Now many of the Jews who had come to Mary and seen what he had done began to believe in him.
The Gospel of the Lord
Fifth Sunday of Lent Gospel Reflection
Sunday, March 29, 2020
by Maureen O'Brien, SNDdeN
Up until this Lent, the death and new life scenario involving Jesus, Lazarus, Mary and Martha in John 11:1-45 had always helped me to pivot from a somber, though hopeful Lenten journey, into that moment when I started to feel that Easter was just around the corner. The arrival of spring with its longer days and the small breaks in the earth where green shoots emerge provided a backdrop for the last stages of my personal journey towards Resurrection.
John’s compassionate retelling of Jesus’ reaction to the news of his friend Lazarus’ illness and death, his response by weeping with Mary on the way to the tomb and his call to Lazarus to come forth, was always a call for me, too. This was my time to choose to be a stand-in for Lazarus, or for his sisters, Martha and Mary, depending on what was happening in my life. But not this year.
For the past few weeks, I have read and reread the words of John and came to realize that John’s words and the words of Jesus were drawing me into a different Lenten journey this year, a communal journey shaped by the coronavirus pandemic.
When I try to connect my reading and reflection of John 11:1-45 to the reality of the pandemic, I am stuck. There are just too many personal roadblocks.
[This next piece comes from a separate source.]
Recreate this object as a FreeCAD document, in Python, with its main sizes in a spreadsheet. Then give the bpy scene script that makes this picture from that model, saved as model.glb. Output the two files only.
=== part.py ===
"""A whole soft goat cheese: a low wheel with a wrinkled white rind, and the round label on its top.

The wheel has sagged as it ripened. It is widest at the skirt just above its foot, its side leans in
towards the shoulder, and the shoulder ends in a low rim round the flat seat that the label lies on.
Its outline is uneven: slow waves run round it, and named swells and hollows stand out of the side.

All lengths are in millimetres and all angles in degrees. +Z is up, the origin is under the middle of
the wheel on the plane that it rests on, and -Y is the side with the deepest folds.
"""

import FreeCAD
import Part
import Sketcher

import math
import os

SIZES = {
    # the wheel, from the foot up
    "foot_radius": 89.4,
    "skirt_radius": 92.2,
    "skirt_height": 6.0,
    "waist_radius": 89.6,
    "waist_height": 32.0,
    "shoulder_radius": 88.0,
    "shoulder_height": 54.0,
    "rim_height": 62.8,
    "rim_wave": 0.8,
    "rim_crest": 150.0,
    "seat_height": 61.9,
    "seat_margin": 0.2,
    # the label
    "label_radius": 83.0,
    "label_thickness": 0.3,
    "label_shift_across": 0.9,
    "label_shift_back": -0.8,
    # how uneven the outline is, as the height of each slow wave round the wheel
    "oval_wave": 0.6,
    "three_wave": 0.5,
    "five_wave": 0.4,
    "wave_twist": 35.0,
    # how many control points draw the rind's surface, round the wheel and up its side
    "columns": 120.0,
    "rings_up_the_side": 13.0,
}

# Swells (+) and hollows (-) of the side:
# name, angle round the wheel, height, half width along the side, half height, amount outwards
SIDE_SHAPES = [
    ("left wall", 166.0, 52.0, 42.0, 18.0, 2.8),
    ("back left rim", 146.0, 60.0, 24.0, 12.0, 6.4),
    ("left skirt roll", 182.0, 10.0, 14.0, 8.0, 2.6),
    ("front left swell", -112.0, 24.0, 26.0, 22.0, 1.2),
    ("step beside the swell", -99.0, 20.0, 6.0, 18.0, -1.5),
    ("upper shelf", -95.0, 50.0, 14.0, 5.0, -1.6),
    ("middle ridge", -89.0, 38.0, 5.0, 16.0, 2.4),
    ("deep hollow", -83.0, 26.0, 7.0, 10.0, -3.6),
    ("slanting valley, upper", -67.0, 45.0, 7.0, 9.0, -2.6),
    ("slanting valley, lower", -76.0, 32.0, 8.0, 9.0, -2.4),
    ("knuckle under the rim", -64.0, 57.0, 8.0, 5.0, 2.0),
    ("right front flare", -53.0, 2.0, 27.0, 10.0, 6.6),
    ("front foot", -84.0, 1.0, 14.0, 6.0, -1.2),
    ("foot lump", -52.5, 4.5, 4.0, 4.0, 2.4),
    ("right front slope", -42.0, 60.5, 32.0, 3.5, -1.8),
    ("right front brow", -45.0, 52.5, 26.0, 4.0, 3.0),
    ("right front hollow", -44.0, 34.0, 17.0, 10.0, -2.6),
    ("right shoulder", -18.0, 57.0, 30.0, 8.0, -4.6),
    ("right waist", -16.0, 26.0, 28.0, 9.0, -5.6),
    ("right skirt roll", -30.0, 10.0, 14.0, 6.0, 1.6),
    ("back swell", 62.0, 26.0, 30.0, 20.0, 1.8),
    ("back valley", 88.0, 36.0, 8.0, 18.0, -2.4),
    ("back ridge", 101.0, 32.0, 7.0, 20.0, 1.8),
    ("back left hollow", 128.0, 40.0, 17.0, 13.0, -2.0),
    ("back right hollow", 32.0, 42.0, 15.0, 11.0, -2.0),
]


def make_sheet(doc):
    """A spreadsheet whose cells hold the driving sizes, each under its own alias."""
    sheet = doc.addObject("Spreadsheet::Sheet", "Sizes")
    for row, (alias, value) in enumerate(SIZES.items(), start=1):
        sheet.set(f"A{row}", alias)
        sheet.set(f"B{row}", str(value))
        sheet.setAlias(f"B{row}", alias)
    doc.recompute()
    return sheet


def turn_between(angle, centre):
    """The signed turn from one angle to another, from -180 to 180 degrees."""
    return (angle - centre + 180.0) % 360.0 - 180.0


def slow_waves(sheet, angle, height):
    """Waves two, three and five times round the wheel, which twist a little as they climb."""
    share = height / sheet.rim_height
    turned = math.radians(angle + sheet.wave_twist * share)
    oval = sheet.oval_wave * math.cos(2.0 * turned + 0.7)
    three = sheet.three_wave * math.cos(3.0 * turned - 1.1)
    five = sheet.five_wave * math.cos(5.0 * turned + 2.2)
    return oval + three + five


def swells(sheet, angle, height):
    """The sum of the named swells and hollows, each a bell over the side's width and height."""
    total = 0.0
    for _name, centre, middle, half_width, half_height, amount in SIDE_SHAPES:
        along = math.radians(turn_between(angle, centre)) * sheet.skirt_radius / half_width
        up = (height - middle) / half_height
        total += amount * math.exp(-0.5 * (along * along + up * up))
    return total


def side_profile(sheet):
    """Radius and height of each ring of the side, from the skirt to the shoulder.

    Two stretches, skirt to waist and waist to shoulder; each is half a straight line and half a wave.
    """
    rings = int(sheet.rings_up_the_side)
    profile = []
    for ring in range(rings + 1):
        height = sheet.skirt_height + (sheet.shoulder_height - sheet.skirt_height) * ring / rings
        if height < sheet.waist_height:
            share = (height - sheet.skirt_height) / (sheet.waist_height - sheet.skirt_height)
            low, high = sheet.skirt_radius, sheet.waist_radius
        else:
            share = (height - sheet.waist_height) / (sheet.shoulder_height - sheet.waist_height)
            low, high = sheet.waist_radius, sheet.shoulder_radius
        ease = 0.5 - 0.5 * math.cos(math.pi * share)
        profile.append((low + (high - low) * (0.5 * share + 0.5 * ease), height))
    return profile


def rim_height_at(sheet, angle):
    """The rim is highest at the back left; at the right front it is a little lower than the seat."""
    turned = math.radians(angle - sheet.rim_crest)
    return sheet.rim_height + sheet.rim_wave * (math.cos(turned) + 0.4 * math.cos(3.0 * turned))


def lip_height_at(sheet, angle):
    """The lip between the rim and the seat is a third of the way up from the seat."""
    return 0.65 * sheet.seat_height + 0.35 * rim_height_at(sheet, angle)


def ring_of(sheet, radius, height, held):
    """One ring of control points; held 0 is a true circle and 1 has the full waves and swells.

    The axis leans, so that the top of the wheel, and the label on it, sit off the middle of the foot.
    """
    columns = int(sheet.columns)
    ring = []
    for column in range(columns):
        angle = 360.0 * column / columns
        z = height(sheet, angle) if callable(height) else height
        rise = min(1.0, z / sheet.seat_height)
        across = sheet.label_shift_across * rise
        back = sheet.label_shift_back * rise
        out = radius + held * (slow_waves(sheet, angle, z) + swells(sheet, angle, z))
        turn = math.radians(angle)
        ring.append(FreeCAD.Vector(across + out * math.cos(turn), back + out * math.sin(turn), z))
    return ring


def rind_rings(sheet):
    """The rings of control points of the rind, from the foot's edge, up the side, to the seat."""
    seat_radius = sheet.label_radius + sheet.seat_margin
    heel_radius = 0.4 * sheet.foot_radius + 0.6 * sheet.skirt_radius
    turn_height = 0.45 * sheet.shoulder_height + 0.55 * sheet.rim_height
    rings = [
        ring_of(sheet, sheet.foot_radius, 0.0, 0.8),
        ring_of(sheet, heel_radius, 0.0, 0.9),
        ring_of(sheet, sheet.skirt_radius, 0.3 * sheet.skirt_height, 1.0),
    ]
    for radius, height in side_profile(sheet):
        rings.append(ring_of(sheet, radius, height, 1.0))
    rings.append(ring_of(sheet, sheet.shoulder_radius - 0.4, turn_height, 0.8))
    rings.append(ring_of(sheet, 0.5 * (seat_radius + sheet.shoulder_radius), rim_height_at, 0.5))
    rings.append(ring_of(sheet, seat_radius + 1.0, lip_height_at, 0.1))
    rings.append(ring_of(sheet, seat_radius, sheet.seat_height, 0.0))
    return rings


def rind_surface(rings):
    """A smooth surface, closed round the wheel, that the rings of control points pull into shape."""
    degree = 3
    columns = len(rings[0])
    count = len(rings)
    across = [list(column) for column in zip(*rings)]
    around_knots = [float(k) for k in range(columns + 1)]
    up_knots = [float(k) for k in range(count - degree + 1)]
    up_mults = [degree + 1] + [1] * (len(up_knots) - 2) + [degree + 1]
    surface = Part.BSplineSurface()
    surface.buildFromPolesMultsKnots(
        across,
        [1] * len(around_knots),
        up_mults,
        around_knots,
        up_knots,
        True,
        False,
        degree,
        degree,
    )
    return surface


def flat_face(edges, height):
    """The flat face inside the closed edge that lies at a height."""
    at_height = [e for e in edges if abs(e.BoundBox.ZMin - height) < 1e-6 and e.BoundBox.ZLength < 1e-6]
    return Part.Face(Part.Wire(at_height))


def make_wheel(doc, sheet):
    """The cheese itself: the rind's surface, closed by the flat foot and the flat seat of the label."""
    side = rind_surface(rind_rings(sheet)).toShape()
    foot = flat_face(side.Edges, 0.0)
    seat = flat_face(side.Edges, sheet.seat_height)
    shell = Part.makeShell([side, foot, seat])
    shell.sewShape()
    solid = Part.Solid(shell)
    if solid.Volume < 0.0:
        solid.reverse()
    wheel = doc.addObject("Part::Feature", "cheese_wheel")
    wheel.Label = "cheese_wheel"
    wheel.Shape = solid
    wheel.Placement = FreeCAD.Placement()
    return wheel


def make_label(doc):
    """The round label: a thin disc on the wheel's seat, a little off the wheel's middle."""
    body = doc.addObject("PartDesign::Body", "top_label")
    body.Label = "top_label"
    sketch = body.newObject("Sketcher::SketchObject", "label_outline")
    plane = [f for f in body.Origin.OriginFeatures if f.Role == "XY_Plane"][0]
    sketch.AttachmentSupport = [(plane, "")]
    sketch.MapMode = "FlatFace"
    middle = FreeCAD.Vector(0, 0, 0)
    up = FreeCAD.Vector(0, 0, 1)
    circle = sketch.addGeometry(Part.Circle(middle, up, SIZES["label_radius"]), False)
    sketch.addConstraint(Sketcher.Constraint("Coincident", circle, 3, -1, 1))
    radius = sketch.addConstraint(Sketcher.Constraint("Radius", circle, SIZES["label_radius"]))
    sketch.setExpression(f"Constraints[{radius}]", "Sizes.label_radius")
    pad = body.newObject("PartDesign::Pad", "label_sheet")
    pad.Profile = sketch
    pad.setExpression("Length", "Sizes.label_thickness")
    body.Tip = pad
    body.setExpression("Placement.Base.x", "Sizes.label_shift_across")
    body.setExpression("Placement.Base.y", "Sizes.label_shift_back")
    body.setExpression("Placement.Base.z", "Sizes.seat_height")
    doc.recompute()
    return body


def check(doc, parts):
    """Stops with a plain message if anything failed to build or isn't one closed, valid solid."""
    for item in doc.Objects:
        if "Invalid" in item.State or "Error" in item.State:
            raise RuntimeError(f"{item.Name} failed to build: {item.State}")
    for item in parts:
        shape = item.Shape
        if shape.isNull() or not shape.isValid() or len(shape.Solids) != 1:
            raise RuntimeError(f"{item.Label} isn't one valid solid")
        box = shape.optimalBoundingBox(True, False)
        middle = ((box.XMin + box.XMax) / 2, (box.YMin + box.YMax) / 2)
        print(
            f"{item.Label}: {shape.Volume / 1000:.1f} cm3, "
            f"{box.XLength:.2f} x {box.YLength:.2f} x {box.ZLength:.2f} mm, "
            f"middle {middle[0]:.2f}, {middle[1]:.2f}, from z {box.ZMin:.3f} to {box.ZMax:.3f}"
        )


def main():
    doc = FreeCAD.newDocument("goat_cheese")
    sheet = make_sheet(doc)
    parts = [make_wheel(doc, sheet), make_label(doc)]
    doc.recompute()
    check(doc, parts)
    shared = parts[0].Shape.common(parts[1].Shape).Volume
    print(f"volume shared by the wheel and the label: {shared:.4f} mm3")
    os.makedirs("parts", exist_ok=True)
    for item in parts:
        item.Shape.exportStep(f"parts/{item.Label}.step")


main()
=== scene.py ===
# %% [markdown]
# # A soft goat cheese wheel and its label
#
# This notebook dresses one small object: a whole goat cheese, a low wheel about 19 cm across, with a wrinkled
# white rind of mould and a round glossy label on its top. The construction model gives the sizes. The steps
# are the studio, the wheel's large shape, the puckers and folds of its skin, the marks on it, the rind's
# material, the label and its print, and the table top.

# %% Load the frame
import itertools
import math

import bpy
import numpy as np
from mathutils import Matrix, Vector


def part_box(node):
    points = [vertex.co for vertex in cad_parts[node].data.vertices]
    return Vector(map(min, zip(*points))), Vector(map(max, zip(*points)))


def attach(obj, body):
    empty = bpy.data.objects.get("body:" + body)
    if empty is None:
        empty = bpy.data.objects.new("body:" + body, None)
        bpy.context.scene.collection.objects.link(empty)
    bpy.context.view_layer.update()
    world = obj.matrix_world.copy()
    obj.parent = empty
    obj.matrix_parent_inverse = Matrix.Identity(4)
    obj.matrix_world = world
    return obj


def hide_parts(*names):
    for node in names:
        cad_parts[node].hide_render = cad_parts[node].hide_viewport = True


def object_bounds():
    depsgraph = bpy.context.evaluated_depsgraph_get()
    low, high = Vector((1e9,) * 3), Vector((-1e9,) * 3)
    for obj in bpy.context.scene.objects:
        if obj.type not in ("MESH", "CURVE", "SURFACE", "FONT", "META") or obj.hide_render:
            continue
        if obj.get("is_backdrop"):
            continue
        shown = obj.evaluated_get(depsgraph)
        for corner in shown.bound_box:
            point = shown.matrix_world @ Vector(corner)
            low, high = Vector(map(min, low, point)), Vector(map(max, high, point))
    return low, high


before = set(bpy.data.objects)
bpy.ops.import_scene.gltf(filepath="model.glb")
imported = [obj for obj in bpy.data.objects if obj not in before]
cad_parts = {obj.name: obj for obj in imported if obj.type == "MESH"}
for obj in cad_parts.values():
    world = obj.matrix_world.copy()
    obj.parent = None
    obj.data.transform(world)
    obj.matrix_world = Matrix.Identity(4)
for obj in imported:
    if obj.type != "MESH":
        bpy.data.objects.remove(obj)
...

I am fearful, anxious and angry. I find myself asking God over and over again, “Where are you in the face of so much pain and suffering.” More times than not, God asks me in return, “Where are you in the face of so much pain and suffering?”
Physically, I am sheltering in place and following social distancing recommendations. I am working with colleagues to prepare online courses for adult ESOL students and checking in with family and friends to see how they are. Spiritually, I am praying for healthcare personnel, scientists and for those who are most vulnerable. Without thinking about it, I am praying and singing a comforting hymn, “Be not afraid.”
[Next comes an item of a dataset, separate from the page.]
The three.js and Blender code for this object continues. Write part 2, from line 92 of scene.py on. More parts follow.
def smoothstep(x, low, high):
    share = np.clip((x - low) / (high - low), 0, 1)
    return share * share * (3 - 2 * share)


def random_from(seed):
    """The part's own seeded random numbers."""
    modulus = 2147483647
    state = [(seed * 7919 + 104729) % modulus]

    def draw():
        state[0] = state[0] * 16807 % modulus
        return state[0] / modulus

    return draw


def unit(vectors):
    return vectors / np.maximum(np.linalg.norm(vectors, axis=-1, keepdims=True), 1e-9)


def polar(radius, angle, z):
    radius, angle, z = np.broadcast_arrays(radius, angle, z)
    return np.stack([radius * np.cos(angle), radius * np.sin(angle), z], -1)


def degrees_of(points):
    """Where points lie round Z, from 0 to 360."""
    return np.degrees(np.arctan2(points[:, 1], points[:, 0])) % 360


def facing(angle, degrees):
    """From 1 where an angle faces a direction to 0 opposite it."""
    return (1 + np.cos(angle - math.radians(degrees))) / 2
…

Meet Maureen O'Brien, SNDdeN
As a Sister of Notre Dame de Namur for 60 years, Sr. Maureen has had the privilege of witnessing to Notre Dame’s mission in the United States, Japan, Italy, the Philippines and shorter periods in Haiti and as member of an educational team in the Democratic Republic of Congo. And for this, she is profoundly grateful.
Her life in Notre Dame has been one of understanding the richness of what our foundress, St. Julie Billiart, meant when she wrote: “The whole earth is the Lord’s….” Sisters of Notre Dame are sent to be at home everywhere and Sr. Maureen is no exception! Her life has been blessed by the people of so many rich and different cultures.
Sr. Maureen is currently an ESOL (English-for-Speakers-of-other Languages) teacher for new immigrants, mostly Hispanic, at the Notre Dame Education Center in Lawrence, Massachusetts.